-- Begin Supplied records --

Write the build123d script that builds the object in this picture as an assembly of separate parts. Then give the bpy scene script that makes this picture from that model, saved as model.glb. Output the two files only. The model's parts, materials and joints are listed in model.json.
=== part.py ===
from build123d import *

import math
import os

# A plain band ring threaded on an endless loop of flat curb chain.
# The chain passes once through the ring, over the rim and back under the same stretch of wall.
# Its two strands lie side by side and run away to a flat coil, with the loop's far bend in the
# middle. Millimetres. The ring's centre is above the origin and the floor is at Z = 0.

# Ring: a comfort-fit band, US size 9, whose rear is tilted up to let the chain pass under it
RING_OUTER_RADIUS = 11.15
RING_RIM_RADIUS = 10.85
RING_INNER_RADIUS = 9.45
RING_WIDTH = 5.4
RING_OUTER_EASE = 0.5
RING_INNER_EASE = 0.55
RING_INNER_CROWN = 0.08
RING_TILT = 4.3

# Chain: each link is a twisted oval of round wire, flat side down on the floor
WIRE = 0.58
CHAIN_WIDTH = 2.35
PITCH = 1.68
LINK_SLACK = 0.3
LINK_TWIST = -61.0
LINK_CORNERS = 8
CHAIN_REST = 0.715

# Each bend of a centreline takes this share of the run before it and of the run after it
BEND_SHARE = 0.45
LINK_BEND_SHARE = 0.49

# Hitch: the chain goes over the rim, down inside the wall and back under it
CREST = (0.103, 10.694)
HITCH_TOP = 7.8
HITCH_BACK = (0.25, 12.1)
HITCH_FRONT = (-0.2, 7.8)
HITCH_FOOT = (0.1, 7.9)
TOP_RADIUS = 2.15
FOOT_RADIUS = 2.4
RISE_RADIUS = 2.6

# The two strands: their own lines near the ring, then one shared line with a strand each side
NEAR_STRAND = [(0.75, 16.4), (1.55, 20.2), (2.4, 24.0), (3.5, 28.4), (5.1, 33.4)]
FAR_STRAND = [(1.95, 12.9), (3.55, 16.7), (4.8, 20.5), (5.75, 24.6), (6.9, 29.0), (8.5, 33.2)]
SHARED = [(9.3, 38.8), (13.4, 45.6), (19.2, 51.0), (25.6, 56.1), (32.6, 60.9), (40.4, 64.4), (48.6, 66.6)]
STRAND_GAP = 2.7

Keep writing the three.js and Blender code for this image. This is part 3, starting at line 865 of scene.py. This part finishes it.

-- End Supplied records --

→ Aim
Above are the records; please copy exactly their first line and each line after it through the line containing "LINK_BEND_SHARE = 0.49", and no line after that.

→ Task response
Write the build123d script that builds the object in this picture as an assembly of separate parts. Then give the bpy scene script that makes this picture from that model, saved as model.glb. Output the two files only. The model's parts, materials and joints are listed in model.json.
=== part.py ===
from build123d import *

import math
import os

# A plain band ring threaded on an endless loop of flat curb chain.
# The chain passes once through the ring, over the rim and back under the same stretch of wall.
# Its two strands lie side by side and run away to a flat coil, with the loop's far bend in the
# middle. Millimetres. The ring's centre is above the origin and the floor is at Z = 0.

# Ring: a comfort-fit band, US size 9, whose rear is tilted up to let the chain pass under it
RING_OUTER_RADIUS = 11.15
RING_RIM_RADIUS = 10.85
RING_INNER_RADIUS = 9.45
RING_WIDTH = 5.4
RING_OUTER_EASE = 0.5
RING_INNER_EASE = 0.55
RING_INNER_CROWN = 0.08
RING_TILT = 4.3

# Chain: each link is a twisted oval of round wire, flat side down on the floor
WIRE = 0.58
CHAIN_WIDTH = 2.35
PITCH = 1.68
LINK_SLACK = 0.3
LINK_TWIST = -61.0
LINK_CORNERS = 8
CHAIN_REST = 0.715

# Each bend of a centreline takes this share of the run before it and of the run after it
BEND_SHARE = 0.45
LINK_BEND_SHARE = 0.49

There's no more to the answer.